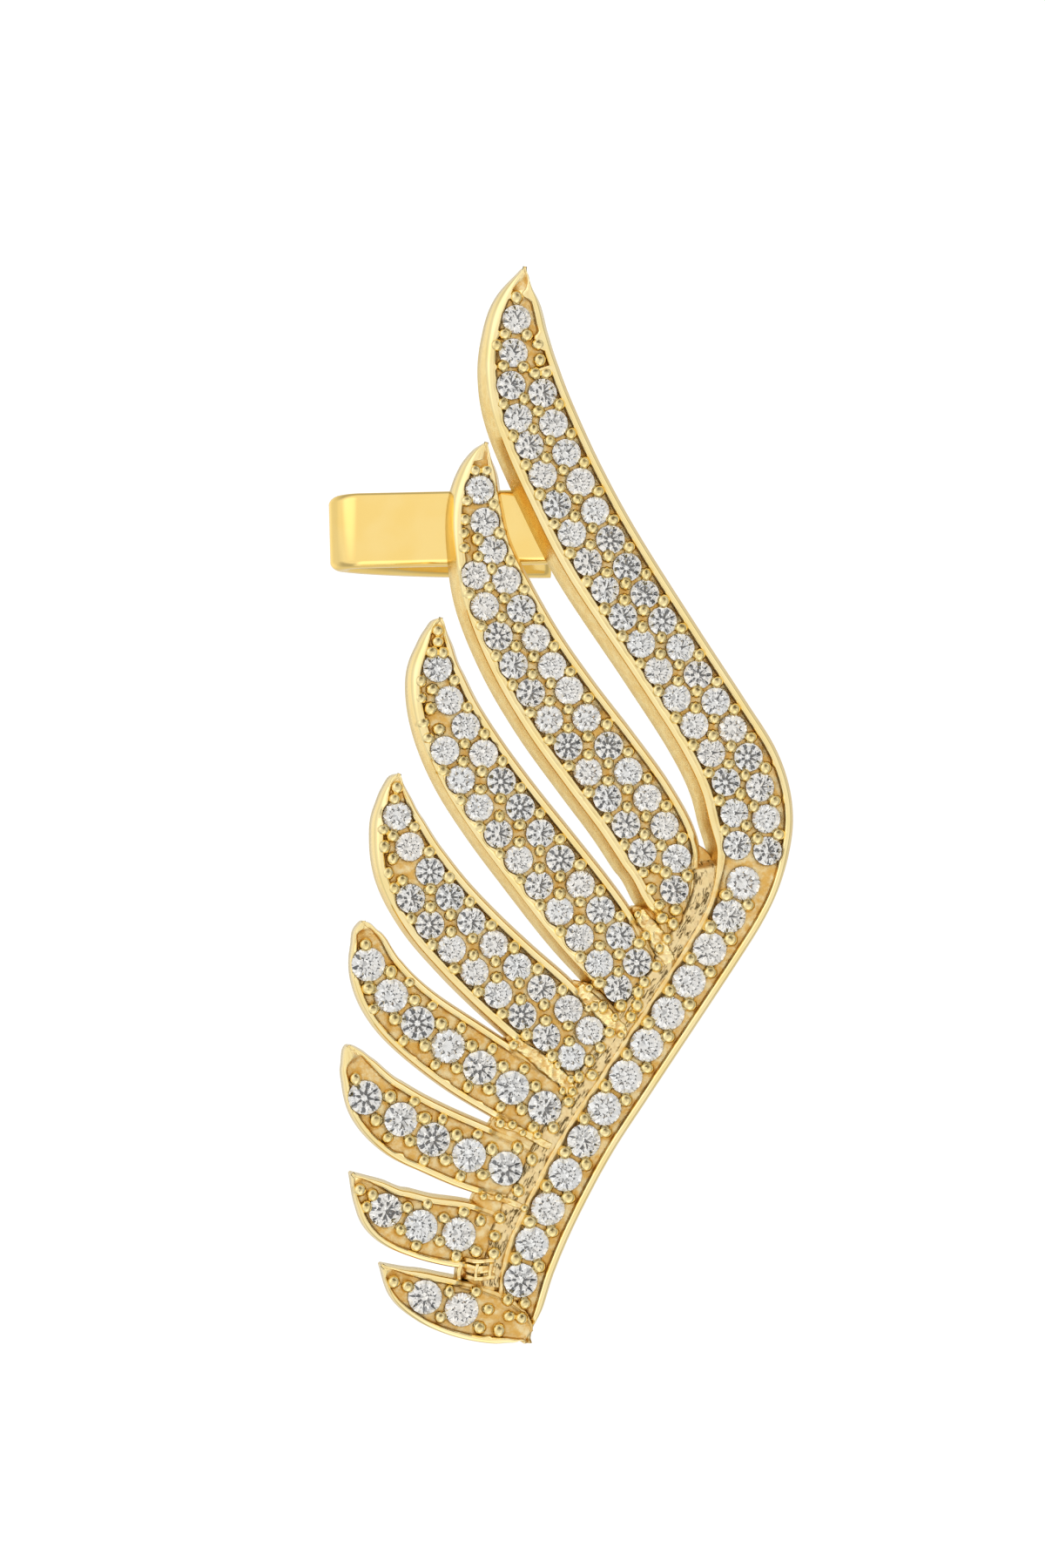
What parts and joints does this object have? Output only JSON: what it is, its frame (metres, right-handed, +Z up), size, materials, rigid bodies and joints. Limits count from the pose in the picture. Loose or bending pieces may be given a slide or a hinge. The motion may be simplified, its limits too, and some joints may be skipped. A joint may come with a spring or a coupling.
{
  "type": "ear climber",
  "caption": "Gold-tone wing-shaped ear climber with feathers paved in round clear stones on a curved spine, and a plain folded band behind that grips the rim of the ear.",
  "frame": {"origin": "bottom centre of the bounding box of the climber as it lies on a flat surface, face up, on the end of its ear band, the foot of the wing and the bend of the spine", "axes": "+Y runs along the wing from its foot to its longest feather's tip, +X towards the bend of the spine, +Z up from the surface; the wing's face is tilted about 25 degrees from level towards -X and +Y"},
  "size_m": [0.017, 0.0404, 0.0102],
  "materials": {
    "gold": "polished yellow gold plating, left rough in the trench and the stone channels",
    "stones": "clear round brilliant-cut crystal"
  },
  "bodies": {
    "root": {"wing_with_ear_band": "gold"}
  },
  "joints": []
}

————————

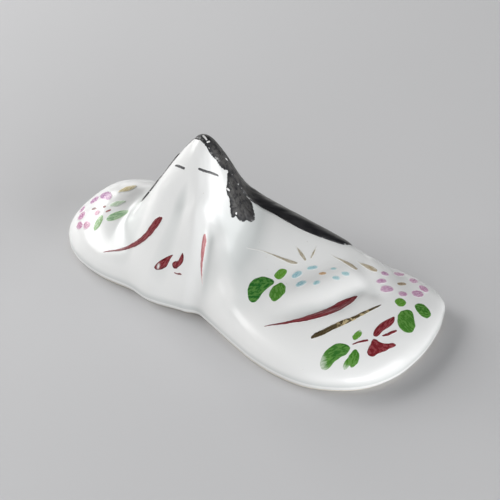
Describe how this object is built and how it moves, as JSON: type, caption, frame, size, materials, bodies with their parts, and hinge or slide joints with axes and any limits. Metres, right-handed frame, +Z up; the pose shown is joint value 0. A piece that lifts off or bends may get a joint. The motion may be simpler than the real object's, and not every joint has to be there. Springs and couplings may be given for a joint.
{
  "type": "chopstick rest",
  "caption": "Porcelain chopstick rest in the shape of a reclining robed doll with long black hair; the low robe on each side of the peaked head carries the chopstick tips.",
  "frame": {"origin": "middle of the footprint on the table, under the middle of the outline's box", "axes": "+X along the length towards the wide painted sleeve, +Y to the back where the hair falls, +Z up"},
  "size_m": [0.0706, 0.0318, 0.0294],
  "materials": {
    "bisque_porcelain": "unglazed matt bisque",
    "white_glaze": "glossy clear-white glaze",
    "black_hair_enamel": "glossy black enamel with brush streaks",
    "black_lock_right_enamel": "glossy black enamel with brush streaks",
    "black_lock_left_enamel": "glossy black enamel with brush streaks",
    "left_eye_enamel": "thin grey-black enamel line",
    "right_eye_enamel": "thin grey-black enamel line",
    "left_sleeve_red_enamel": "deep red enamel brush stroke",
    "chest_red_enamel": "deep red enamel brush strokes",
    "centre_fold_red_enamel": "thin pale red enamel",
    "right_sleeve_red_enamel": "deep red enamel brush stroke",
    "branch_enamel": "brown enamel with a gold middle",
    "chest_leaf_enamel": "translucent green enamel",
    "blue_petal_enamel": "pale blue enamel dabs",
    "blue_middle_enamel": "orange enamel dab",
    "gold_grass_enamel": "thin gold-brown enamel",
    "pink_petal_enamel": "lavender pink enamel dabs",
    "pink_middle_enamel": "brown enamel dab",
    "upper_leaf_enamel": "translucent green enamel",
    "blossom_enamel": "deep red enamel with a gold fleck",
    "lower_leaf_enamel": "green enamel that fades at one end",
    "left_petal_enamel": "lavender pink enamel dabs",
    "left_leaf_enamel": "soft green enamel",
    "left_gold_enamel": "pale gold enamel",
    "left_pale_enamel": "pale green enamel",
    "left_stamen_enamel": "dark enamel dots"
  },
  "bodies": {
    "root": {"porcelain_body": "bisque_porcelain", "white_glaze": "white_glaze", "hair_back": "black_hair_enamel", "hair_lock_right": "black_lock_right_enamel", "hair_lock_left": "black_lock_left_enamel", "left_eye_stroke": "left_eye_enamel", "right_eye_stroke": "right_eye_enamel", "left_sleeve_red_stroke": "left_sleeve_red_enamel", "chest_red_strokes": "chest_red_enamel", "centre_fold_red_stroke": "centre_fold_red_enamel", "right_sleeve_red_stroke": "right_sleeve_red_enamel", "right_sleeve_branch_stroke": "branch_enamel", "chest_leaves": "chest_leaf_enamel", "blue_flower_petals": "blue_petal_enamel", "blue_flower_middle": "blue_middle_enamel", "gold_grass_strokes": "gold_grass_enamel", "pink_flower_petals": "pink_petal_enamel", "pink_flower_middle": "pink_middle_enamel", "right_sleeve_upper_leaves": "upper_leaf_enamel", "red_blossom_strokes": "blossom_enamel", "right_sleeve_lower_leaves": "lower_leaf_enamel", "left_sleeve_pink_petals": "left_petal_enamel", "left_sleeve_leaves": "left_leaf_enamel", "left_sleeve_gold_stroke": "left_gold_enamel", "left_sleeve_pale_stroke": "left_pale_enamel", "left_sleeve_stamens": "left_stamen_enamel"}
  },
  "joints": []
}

————————

**Given exercise**
Search the entries for "handed" and copy out each line that has it.

**Exercise solution**
What parts and joints does this object have? Output only JSON: what it is, its frame (metres, right-handed, +Z up), size, materials, rigid bodies and joints. Limits count from the pose in the picture. Loose or bending pieces may be given a slide or a hinge. The motion may be simplified, its limits too, and some joints may be skipped. A joint may come with a spring or a coupling.
Describe how this object is built and how it moves, as JSON: type, caption, frame, size, materials, bodies with their parts, and hinge or slide joints with axes and any limits. Metres, right-handed frame, +Z up; the pose shown is joint value 0. A piece that lifts off or bends may get a joint. The motion may be simpler than the real object's, and not every joint has to be there. Springs and couplings may be given for a joint.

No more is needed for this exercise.